Returns: unit2id, id2unit
  • unit2id (dict): unit2id[unit] = id

  • id2unit (dict): id2unit[id] = unit

KsponSpeech Subword

class openspeech.vocabs.ksponspeech.subword.KsponSpeechSubwordVocabConfigs(sos_token: str = '<s>', eos_token: str = '</s>', pad_token: str = '<pad>', blank_token: str = '<blank>', encoding: str = 'utf-8', unit: str = 'kspon_subword', sp_model_path: str = 'sp.model', vocab_size: int = 3200)[source]
class openspeech.vocabs.ksponspeech.subword.KsponSpeechSubwordVocabulary(configs: omegaconf.dictconfig.DictConfig)[source]

Vocabulary Class in Subword Units.

Parameters

configs (DictConfig) – configuration set.

label_to_string(labels)[source]

Converts label to string (number => Hangeul)

Parameters

labels (numpy.ndarray) – number label

Returns: sentence
  • sentence (str or list): symbol of labels

KsponSpeech Grapheme

class openspeech.vocabs.ksponspeech.grapheme.KsponSpeechGraphemeVocabConfigs(sos_token: str = '<sos>', eos_token: str = '<eos>', pad_token: str = '<pad>', blank_token: str = '<blank>', encoding: str = 'utf-8', unit: str = 'kspon_grapheme', vocab_path: str = '../../../aihub_labels.csv')[source]
class openspeech.vocabs.ksponspeech.grapheme.KsponSpeechGraphemeVocabulary(configs: omegaconf.dictconfig.DictConfig)[source]

Vocabulary Class in Grapheme Units.

Parameters

configs (DictConfig) – configuration set.

label_to_string(labels)[source]

Converts label to string (number => Hangeul)

Parameters

labels (numpy.ndarray) – number label

Returns: sentence
  • sentence (str or list): symbol of labels

load_vocab(vocab_path, encoding='utf-8')[source]

Provides char2id, id2char

Parameters
  • vocab_path (str) – csv file with character labels

  • encoding (str) – encoding method

Returns: unit2id, id2unit
  • unit2id (dict): unit2id[unit] = id

  • id2unit (dict): id2unit[id] = unit

LibriSpeech Character

class openspeech.vocabs.librispeech.character.LibriSpeechCharacterVocabConfigs(sos_token: str = '<sos>', eos_token: str = '<eos>', pad_token: str = '<pad>', blank_token: str = '<blank>', encoding: str = 'utf-8', unit: str = 'libri_character', vocab_path: str = '../../../LibriSpeech/libri_labels.csv')[source]
class openspeech.vocabs.librispeech.character.LibriSpeechCharacterVocabulary(configs: omegaconf.dictconfig.DictConfig)[source]

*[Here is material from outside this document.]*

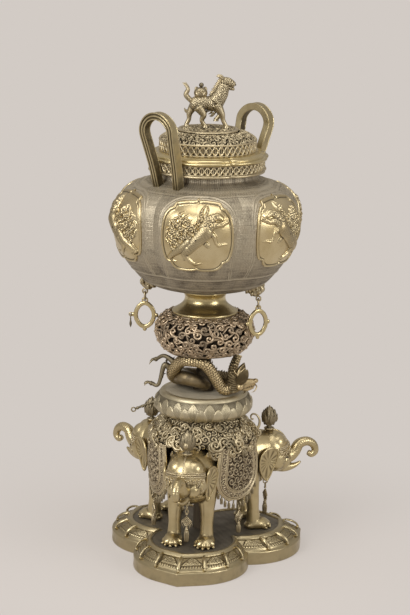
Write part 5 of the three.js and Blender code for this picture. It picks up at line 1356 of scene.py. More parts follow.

Vocabulary Class in Character Units.

Parameters

configs (DictConfig) – configuration set.

label_to_string(labels)[source]

Converts label to string (number => Hangeul)

Parameters

labels (numpy.ndarray) – number label

Returns: sentence
  • sentence (str or list): symbol of labels

load_vocab(vocab_path, encoding='utf-8')[source]

Provides char2id, id2char

Parameters
  • vocab_path (str) – csv file with character labels

  • encoding (str) – encoding method

Returns: unit2id, id2unit
  • unit2id (dict): unit2id[unit] = id

  • id2unit (dict): id2unit[id] = unit

LibriSpeech Subword

class openspeech.vocabs.librispeech.subword.LibriSpeechSubwordVocabConfigs(sos_token: str = '<s>', eos_token: str = '</s>', pad_token: str = '<pad>', blank_token: str = '<blank>', encoding: str = 'utf-8', unit: str = 'libri_subword', vocab_size: int = 5000, vocab_path: str = '../../../LibriSpeech/')[source]
class openspeech.vocabs.librispeech.subword.LibriSpeechSubwordVocabulary(configs: omegaconf.dictconfig.DictConfig)[source]

Converts label to string for librispeech dataset.

Parameters

configs (DictConfig) – configuration set.